Remember that fish, meat, vegetables, side dishes and fruit can be cooked together (as long as
they are all being prepared by the same method).
Potatoes are cooked in perforated GN containers, the perforations let the steam circulate and
give faster, more intensive cooking.
Vegetable stock can be collected by inserting a container on the bottom rack.
It is better to use two shallower GN containers rather than one high one => this reduces bulk
and avoids heavy layers of food.
Dumplings should be placed in a shallow solid GN container, not too close together.
Rice and cereals are the only foods to which you should add water: 1 part grain, 1.5 to 2 parts
water.
Tomatoes are very easy to skin: “steam” for approx. 1 min, then plunge into cold water.
Approximate cooking cabinet temperatures
Soup garnishes: 75 to 90 ℃
Fish, shellfish and crustaceans: 65 to 90 ℃
Meat and sausages: 72 to 75 ℃
Light meat: 75 to 85 ℃
Dark meat: 80 to 90 ℃
Poultry: 80 °C
Desserts: 65 to 90 ℃
Seasoning
Season with care.

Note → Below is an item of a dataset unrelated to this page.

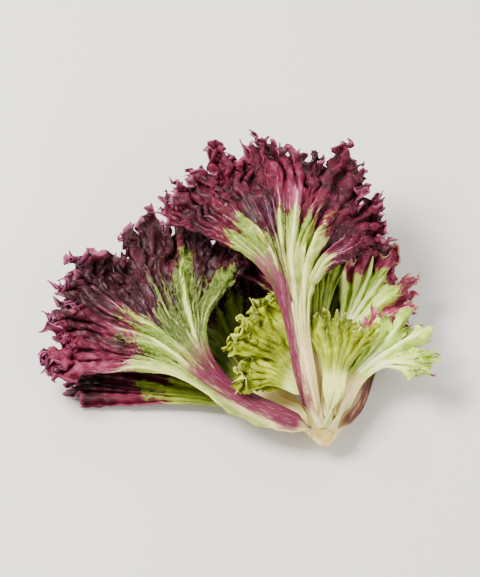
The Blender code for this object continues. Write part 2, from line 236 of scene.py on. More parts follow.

Low cooking temperatures intensify the characteristic taste of seasonings.
When vacuum cooking be sure to add the exact amount of fumet, essence or reduction!
Preserving fruit/vegetables
Cover the food with hot or cold liquid, depending on the firmness of the raw product and the
type of preserve you want. The diameter of the preserving jars used should not exceed 100
mm. The cooking temperature will depend on the type of product (ripeness, size of pieces).
Approximate temperature: 74 to 99 °C.
Please note: The jars must not be closed.